What to do. From the entries that follow, extract each line holding the string "slides".

The data.
**********

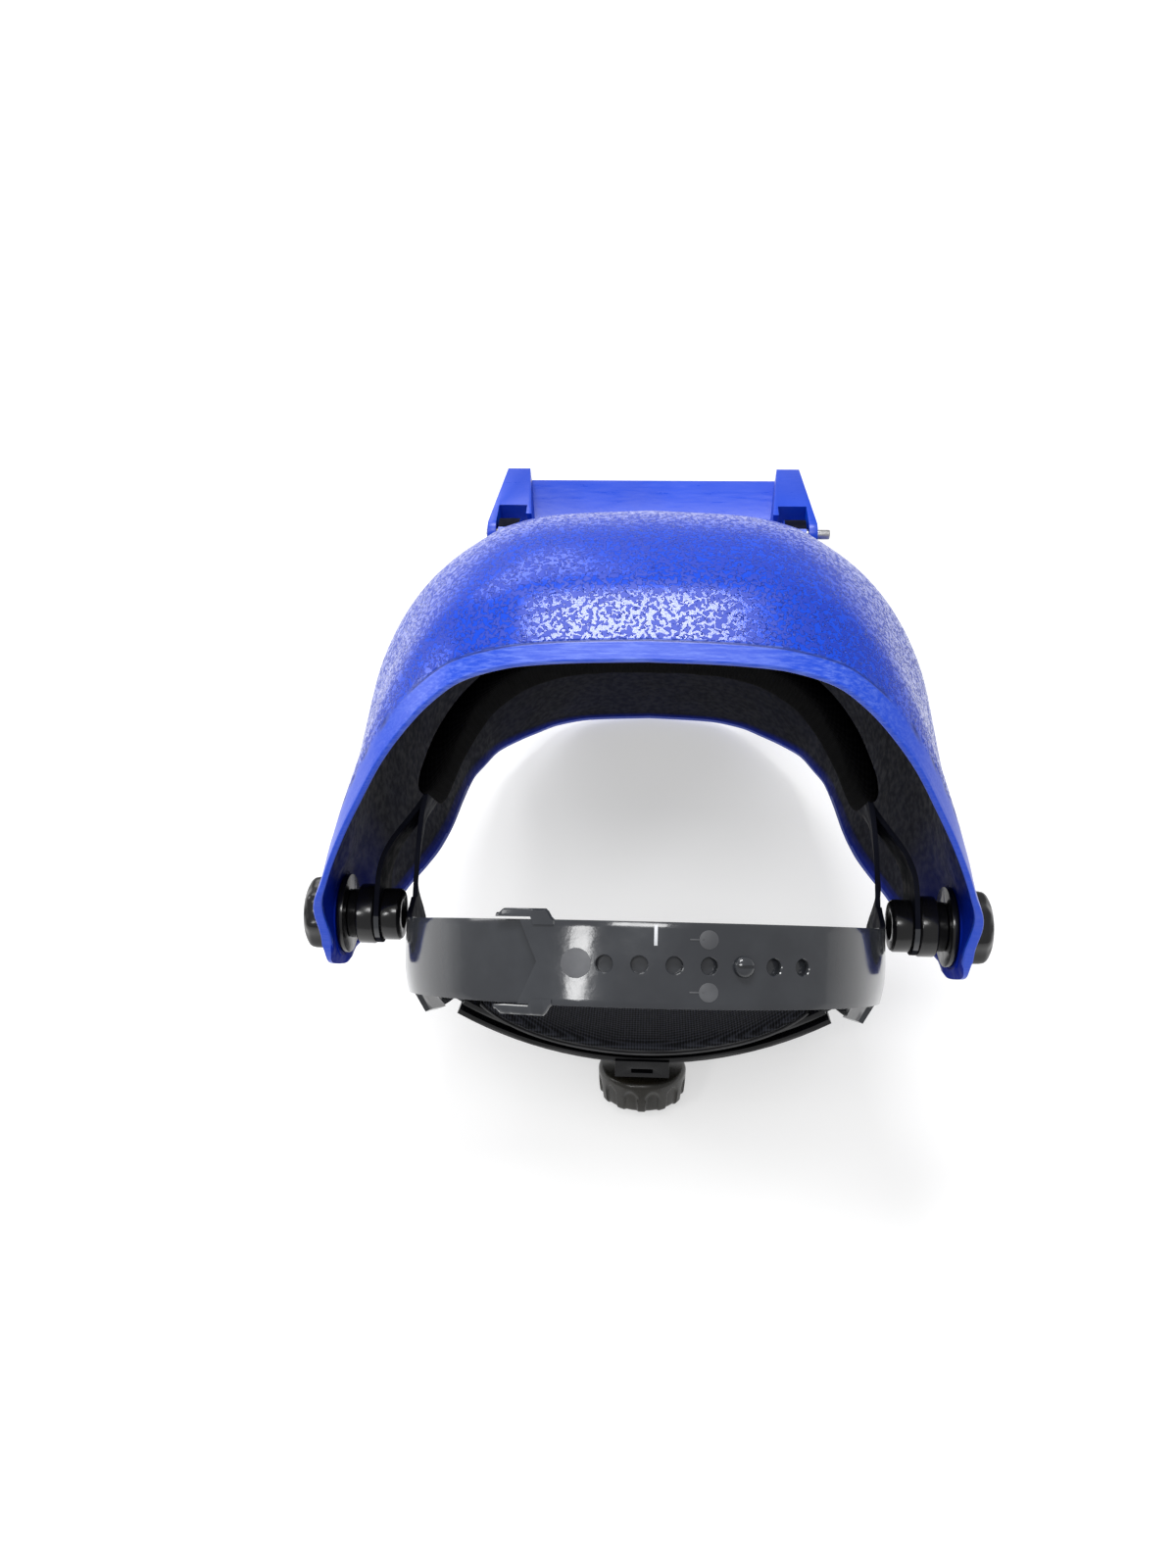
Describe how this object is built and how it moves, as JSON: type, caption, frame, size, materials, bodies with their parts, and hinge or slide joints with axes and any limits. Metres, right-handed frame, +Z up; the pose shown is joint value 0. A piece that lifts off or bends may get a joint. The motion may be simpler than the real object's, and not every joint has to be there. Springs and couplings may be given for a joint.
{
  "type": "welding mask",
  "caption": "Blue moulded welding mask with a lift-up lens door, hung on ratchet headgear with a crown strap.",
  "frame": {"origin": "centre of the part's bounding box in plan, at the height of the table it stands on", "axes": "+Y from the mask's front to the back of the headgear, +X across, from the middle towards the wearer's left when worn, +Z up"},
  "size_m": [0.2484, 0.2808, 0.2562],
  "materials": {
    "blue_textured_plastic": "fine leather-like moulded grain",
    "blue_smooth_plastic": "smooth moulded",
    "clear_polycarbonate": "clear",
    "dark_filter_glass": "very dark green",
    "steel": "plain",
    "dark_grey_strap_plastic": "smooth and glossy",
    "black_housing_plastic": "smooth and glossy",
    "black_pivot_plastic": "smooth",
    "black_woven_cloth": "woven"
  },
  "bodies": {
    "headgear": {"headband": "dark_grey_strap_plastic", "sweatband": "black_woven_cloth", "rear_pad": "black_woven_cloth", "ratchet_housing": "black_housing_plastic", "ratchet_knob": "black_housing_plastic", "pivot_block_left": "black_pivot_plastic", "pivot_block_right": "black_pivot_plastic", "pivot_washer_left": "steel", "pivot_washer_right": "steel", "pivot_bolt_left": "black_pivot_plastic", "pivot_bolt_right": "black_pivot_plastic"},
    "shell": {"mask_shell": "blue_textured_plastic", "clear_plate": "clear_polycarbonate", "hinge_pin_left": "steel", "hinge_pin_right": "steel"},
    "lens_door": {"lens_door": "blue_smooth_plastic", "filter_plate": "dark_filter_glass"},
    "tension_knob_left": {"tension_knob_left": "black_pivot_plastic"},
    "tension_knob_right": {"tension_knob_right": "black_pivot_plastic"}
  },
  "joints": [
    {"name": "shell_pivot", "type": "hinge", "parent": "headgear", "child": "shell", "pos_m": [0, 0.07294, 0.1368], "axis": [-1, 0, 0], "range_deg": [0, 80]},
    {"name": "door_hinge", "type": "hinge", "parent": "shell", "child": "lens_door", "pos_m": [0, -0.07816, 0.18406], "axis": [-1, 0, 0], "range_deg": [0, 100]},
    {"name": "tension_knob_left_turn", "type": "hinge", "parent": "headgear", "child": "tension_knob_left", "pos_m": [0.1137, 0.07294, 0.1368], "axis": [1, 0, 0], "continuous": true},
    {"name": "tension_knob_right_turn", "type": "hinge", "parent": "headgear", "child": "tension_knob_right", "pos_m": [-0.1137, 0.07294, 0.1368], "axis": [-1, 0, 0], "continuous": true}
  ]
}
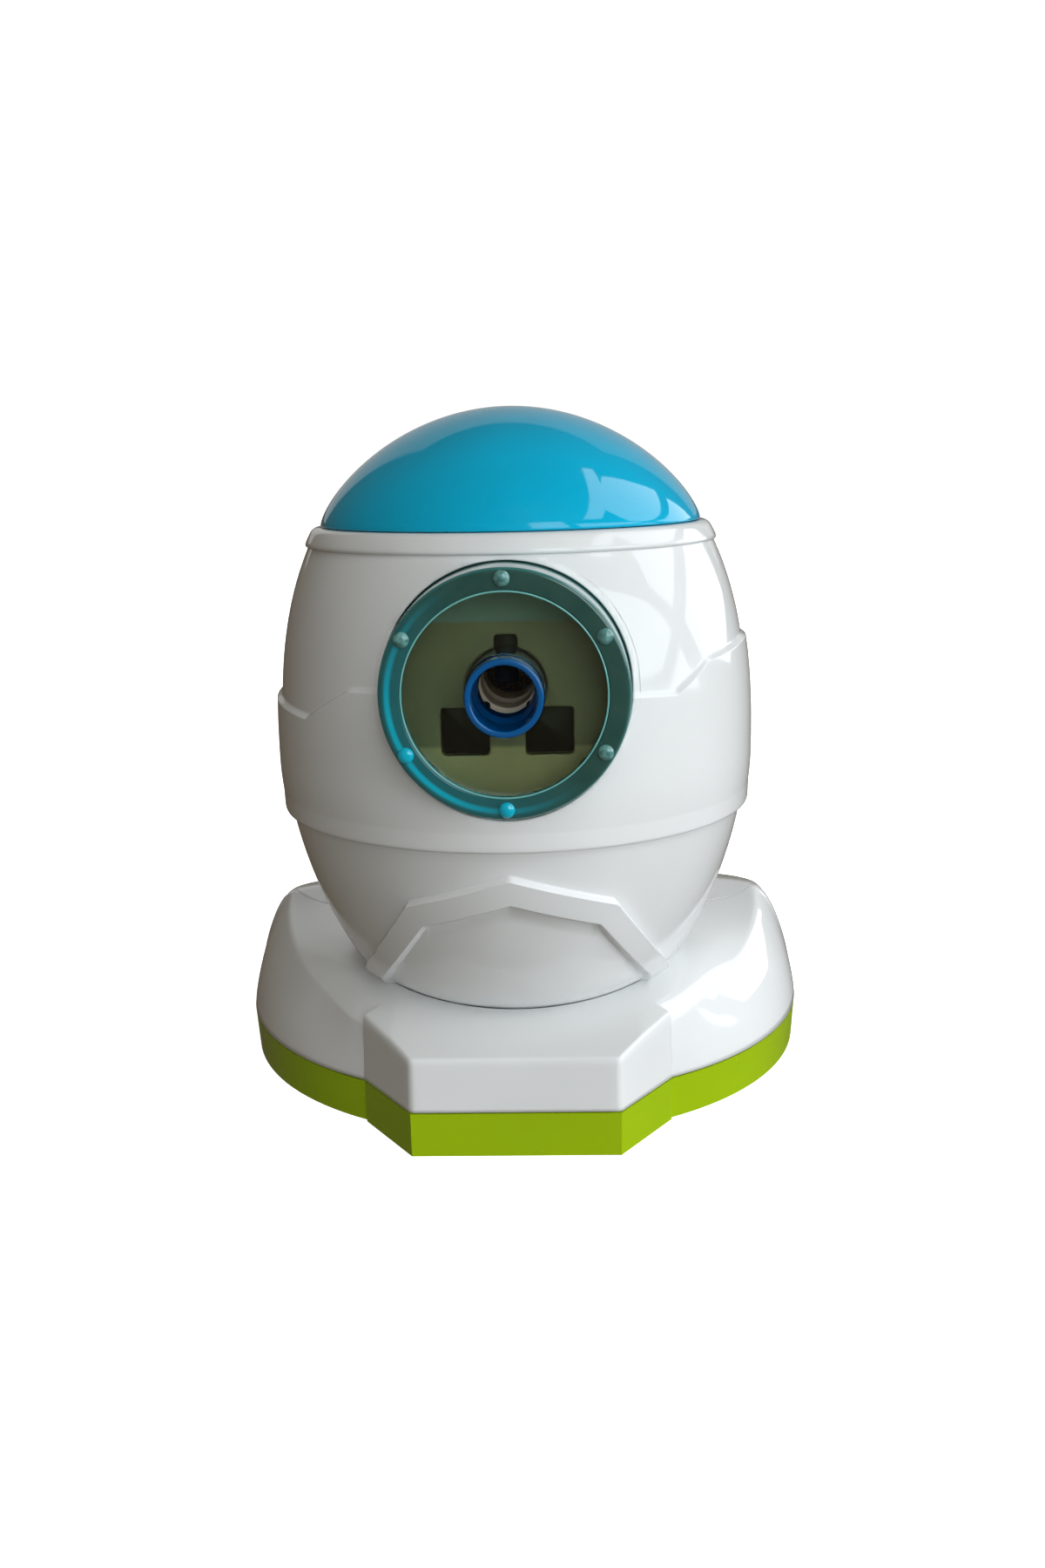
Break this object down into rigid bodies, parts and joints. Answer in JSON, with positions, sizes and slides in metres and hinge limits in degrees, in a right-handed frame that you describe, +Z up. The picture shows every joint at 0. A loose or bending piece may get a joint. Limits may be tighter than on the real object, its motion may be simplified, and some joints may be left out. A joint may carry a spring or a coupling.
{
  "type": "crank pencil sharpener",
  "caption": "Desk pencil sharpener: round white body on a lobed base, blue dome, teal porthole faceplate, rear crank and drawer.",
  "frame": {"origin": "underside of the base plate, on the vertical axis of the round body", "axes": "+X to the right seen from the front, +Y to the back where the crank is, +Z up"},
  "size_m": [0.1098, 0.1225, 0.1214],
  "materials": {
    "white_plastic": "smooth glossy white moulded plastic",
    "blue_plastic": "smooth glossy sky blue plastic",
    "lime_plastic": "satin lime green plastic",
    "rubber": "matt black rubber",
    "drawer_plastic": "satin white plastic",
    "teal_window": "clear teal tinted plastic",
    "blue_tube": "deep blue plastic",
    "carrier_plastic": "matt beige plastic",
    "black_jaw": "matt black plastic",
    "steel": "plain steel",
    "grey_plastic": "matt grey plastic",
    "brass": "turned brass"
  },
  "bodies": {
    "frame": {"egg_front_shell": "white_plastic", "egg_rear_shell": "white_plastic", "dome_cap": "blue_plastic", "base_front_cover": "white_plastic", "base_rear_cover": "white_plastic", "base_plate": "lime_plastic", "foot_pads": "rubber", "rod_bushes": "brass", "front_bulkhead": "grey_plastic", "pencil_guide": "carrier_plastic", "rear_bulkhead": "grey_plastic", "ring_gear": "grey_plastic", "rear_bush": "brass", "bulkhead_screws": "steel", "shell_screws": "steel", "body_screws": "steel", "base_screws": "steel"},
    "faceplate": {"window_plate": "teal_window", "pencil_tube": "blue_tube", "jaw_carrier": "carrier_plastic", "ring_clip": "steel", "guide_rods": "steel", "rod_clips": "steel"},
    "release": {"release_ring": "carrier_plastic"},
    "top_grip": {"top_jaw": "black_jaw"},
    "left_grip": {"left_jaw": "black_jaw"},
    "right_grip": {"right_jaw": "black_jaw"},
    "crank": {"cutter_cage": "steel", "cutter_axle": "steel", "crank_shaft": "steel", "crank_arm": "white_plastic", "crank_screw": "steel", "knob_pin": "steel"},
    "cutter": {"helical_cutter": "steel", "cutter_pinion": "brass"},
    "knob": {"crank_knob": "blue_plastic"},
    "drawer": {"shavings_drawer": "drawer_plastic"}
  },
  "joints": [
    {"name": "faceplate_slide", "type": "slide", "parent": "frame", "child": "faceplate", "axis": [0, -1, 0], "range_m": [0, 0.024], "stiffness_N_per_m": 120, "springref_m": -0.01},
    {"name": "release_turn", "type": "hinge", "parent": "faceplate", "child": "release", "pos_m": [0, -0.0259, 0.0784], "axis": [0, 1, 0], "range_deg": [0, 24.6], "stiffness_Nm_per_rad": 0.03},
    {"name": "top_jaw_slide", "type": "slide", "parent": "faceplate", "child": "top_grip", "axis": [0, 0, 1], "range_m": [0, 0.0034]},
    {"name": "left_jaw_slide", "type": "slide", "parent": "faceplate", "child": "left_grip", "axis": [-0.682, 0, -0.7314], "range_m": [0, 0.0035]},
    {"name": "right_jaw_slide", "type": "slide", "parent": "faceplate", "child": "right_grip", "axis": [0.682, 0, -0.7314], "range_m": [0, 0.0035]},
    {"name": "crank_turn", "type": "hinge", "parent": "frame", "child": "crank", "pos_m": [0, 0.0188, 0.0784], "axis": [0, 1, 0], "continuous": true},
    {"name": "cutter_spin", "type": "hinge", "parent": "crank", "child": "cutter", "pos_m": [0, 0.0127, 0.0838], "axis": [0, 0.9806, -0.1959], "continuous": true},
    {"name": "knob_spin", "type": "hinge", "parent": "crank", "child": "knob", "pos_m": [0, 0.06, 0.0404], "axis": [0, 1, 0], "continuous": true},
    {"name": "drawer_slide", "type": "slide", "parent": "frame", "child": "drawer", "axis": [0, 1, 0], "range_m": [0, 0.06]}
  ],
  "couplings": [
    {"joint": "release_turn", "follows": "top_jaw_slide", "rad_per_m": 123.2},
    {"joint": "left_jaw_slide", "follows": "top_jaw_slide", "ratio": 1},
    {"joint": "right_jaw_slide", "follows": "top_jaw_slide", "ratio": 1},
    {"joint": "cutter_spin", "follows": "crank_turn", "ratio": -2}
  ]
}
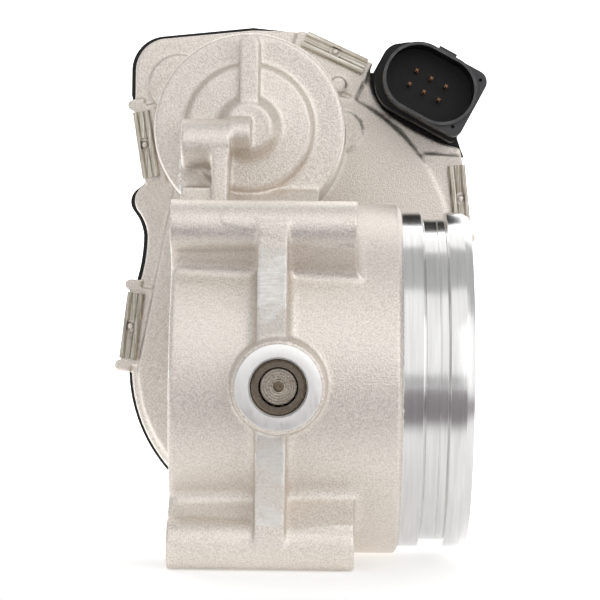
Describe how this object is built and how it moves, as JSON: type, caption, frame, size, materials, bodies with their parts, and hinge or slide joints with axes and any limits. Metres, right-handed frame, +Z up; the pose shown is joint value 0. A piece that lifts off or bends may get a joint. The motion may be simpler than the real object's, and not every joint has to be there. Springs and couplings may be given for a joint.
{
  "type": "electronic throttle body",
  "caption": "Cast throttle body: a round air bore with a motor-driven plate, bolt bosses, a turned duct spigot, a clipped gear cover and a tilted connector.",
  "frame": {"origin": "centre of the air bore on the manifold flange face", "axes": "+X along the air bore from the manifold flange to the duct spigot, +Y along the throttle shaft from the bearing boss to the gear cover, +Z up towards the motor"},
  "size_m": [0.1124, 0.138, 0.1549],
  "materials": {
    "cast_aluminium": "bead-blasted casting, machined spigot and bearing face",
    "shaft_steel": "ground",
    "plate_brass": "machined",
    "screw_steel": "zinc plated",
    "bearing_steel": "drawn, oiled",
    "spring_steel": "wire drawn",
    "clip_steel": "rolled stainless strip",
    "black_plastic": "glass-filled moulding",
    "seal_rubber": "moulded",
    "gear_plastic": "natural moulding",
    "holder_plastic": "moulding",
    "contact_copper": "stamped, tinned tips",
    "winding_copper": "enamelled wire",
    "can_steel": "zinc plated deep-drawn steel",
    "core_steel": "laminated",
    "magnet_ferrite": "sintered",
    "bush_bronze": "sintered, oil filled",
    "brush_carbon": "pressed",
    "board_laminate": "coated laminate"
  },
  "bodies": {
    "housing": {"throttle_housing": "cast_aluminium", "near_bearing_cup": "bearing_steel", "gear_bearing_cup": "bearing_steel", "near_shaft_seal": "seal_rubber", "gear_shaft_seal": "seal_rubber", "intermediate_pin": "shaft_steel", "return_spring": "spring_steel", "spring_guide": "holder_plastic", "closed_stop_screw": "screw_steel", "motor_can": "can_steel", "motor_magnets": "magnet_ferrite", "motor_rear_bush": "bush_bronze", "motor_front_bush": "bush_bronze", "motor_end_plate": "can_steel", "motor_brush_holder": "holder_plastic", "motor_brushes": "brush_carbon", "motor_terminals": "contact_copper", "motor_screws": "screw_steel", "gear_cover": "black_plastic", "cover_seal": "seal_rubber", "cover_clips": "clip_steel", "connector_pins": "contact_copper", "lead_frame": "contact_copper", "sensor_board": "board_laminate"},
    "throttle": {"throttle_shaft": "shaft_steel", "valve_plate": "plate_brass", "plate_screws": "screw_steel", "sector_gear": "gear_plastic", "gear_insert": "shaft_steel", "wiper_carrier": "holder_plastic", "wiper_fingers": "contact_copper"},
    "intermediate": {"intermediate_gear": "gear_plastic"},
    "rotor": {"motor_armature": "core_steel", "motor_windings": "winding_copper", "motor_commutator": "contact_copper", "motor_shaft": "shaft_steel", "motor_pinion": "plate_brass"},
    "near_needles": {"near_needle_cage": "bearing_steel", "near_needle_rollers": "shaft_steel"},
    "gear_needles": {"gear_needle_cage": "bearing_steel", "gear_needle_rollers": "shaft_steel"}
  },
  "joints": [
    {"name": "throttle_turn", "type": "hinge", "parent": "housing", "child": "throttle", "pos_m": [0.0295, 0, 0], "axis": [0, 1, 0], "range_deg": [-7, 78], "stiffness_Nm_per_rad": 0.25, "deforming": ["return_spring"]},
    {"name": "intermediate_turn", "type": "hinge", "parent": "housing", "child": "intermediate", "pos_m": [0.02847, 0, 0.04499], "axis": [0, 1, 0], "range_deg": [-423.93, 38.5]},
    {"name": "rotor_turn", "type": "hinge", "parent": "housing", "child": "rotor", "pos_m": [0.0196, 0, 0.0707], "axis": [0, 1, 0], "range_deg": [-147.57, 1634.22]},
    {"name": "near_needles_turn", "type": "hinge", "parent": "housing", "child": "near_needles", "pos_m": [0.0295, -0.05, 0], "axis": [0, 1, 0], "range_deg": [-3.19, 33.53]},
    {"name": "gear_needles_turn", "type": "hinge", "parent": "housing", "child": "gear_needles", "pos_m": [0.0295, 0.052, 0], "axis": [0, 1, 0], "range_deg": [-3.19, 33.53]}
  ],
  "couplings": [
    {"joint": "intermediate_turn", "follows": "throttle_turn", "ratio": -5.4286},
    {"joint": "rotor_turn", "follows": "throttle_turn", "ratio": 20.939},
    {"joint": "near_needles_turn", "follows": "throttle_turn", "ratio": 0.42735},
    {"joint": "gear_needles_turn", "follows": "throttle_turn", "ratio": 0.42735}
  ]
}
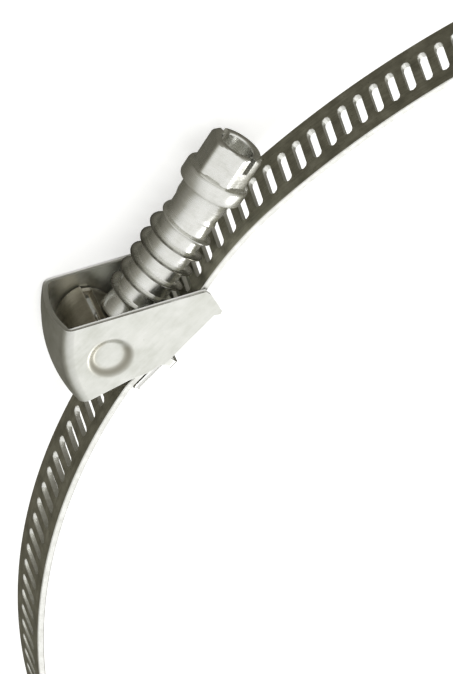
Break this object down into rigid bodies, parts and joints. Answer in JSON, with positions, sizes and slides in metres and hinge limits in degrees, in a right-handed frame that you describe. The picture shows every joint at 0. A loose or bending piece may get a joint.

**********

Output of the task.
Break this object down into rigid bodies, parts and joints. Answer in JSON, with positions, sizes and slides in metres and hinge limits in degrees, in a right-handed frame that you describe, +Z up. The picture shows every joint at 0. A loose or bending piece may get a joint. Limits may be tighter than on the real object, its motion may be simplified, and some joints may be left out. A joint may carry a spring or a coupling.
Break this object down into rigid bodies, parts and joints. Answer in JSON, with positions, sizes and slides in metres and hinge limits in degrees, in a right-handed frame that you describe. The picture shows every joint at 0. A loose or bending piece may get a joint.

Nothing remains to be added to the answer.